Frontpaged at Political Cortex and skippy.

DCDemocrat offers an interesting theory on why there might have been a delay in releasing information about Dick Cheney shooting a man and why the ranch owner served as the spokesman.
From DCDemocrat’s diary:

In the early hours after the accident, I am willing to bet that there was uncertainty about whether Cheney’s victim might perish.  In that case, there would have been clear legal repercussions.  Any public statement might have furnished evidence in a legal action.  

When they concluded that Whittington’s life was not in imminent danger, I am willing to bet that Cheney asked Ms. Armstrong to break the story so he would maintain plausible deniability concerning any statement made as a representation of the facts of the case.  Ms. Armstrong, after all, was not a legal representative of the Vice President nor even an official in the Vice President’s office.

My bet this morning is that the PR strategy Cheney concocted was upon the advice of counsel.  It was less preoccupied with the political ramifications of the shooting than it was concerned about keeping Cheney out of legal jeopardy.  Whatever else that would suggest, it probably indicates that Mr. Whittington’s medical situation was at the first far more ambiguous than we have been led to believe.

That also ties in with Cheney’s statement that when he approached Whittington.
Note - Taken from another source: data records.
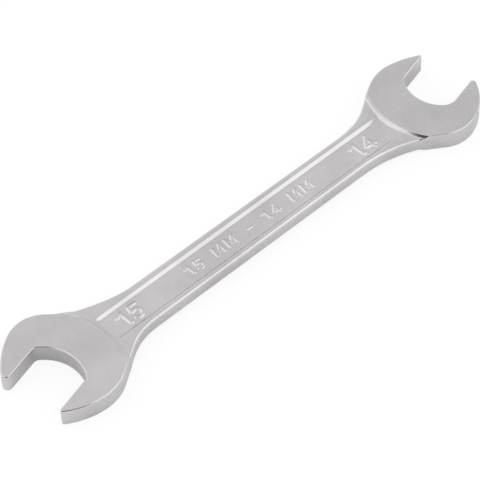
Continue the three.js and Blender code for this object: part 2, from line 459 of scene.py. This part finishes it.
def add_steps(plan, loop, outline_distance):
    """Rows of points along the two steps."""
    for centre, radius in FACES.values():
        angles = np.arange(0, 2 * math.pi, OUTLINE_STEP / radius)
        for gap in STEP_GAPS:
            ring = centre + (radius + gap) * np.column_stack([np.cos(angles), np.sin(angles)])
            ring = ring[inside(ring, loop)]
            ring = ring[np.abs(ring[:, 0]) < HEAD_SPACING / 2]
            plan.add_apart(ring[outline_distance(ring) > LEAST_GAP], LEAST_GAP)


def add_panel_walls(plan):
    along = np.arange(-END_15["panel_reach"], END_14["panel_reach"] + PANEL_STEP / 2, PANEL_STEP)
    run_share = panel_share(along) ** (1 - PANEL_LEAN)
    for side in (-1, 1):
        for place in WALL_PLACES:
            inward = min(place, 0) + run_share * min(max(place, 0), 1) + max(place - 1, 0)
            across = PANEL_WIDTH / 2 - PANEL_WALL_RUN * inward
            row = np.column_stack([along, side * across + PANEL_ASIDE])
            plan.add_apart(row[face_gap(row) > LONGEST_STEP], WALL_GAP)


def draw_plan(loop, strokes):
    starts, ends = loop, np.roll(loop, -1, axis=0)

    def outline_distance(points):
        return segments_distance(points, starts, ends)

    plan = Plan()
    plan.add_line(loop, closed=True)
    add_rings(plan, loop)
    add_steps(plan, loop, outline_distance)
    add_panel_walls(plan)
    for kind, lines in strokes.items():
        add_strokes(plan, lines, STROKES[kind])

    low, high = loop.min(0), loop.max(0)
    xs = np.arange(low[0], high[0], FILL_STEP)
    ys = np.arange(low[1], high[1], FILL_ROW_STEP)
    grid = np.array([(x + (k % 2) * FILL_STEP / 2, y) for k, y in enumerate(ys) for x in xs])
    grid = grid[inside(grid, loop)]
    plan.add_apart(grid[outline_distance(grid) > FILL_STEP / 2], FILL_GAP)
    return plan


# ---------------------------------------------------------------------------
# Node trees
# ---------------------------------------------------------------------------

GEOMETRY_TREE, SHADER_TREE = "GeometryNodeTree", "ShaderNodeTree"
FLOAT, VECTOR = "NodeSocketFloat", "NodeSocketVector"
GEOMETRY, OBJECT, MATERIAL = "NodeSocketGeometry", "NodeSocketObject", "NodeSocketMaterial"


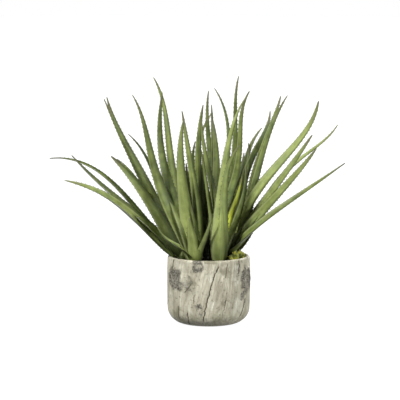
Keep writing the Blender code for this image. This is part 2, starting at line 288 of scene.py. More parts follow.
def draw_arc(bm, pen, radius, height, angle, steps):
    """Spins the pen's vertex about a centre in the section and returns the last vertex."""
    turn, middle = radians(angle), (radius, 0, height)
    made = bmesh.ops.spin(bm, geom=[pen], cent=middle, axis=(0, -1, 0), angle=turn, steps=steps)
    return made["geom_last"][0]


def draw_pot_section(bm):
    """Half a section of the pot, from the middle of its foot round to the middle of its floor."""
    inner = POT_RADIUS - POT_WALL
    bowl = HEEL_RADIUS - POT_WALL
    pen = bm.verts.new((0, 0, 0))
    pen = draw_line(bm, pen, POT_RADIUS - HEEL_RADIUS, 0, steps=7)
    pen = draw_arc(bm, pen, POT_RADIUS - HEEL_RADIUS, HEEL_RADIUS, 90, 34)
    pen = draw_line(bm, pen, POT_RADIUS, POT_HEIGHT - POT_WALL / 2, steps=FLANK_STEPS)
    pen = draw_arc(bm, pen, POT_RADIUS - POT_WALL / 2, POT_HEIGHT - POT_WALL / 2, 180, 14)
    pen = draw_line(bm, pen, inner, POT_FLOOR + bowl, steps=13)
    pen = draw_arc(bm, pen, inner - bowl, POT_FLOOR + bowl, -90, 6)
    draw_line(bm, pen, 0, POT_FLOOR)


def spin_round(bm, steps):
    """Turns the section into a closed body about the upright axis, with its faces outward."""
    geom = bm.verts[:] + bm.edges[:]
    bmesh.ops.spin(
        bm, geom=geom, cent=(0, 0, 0), axis=(0, 0, 1), angle=tau, steps=steps, use_merge=True
    )
    bmesh.ops.remove_doubles(bm, verts=bm.verts, dist=SAME_PLACE)
    bmesh.ops.recalc_face_normals(bm, faces=bm.faces)


pot_bm = bmesh.new()
draw_pot_section(pot_bm)
print("points in the pot's section:", len(pot_bm.verts))
spin_round(pot_bm, ROUND_STEPS)
print("faces of the plain pot:", len(pot_bm.faces))

# %% [markdown]
# ## The pot's relief
#
# The mould for such a pot is taken from real weathered wood. Upright furrows run all round it and
# bend past the knots. A knot has a raised lip, rings inside it and a sunk heart, and it is stained
# grey-brown. Cracks are narrow grooves with dark floors. All of it is one function of the place on
# the wall: the angle, 0 at the front and growing to the right, and the height. It moves each vertex
# of the outer wall in or out, and leaves the knot and crack masks on the mesh for the glaze to
# read, so colour and relief can't drift apart.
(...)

From WaPo:

Q What did you think when you saw the injuries? How serious did they appear to you to be?

THE VICE PRESIDENT: I had no idea how serious it was going to be. I mean, it could have been extraordinarily serious. You just don’t know at that moment. You know he’s been struck, that there’s a lot of shot that had hit him.

UPDATE: Glenn Greenwald has similar thoughts:

I’m far from convinced that there was any great cover-up here, but clearly Cheney waited to notify the press and then waited much longer to talk about what happened because he did not know what the outcome would be and wanted time to construct his story and defense. The interview was replete with the sort of obfuscating and evasion that one routinely finds in an overly prepared and defensive deposition witness who is doing everything except testifying truthfully and clearly.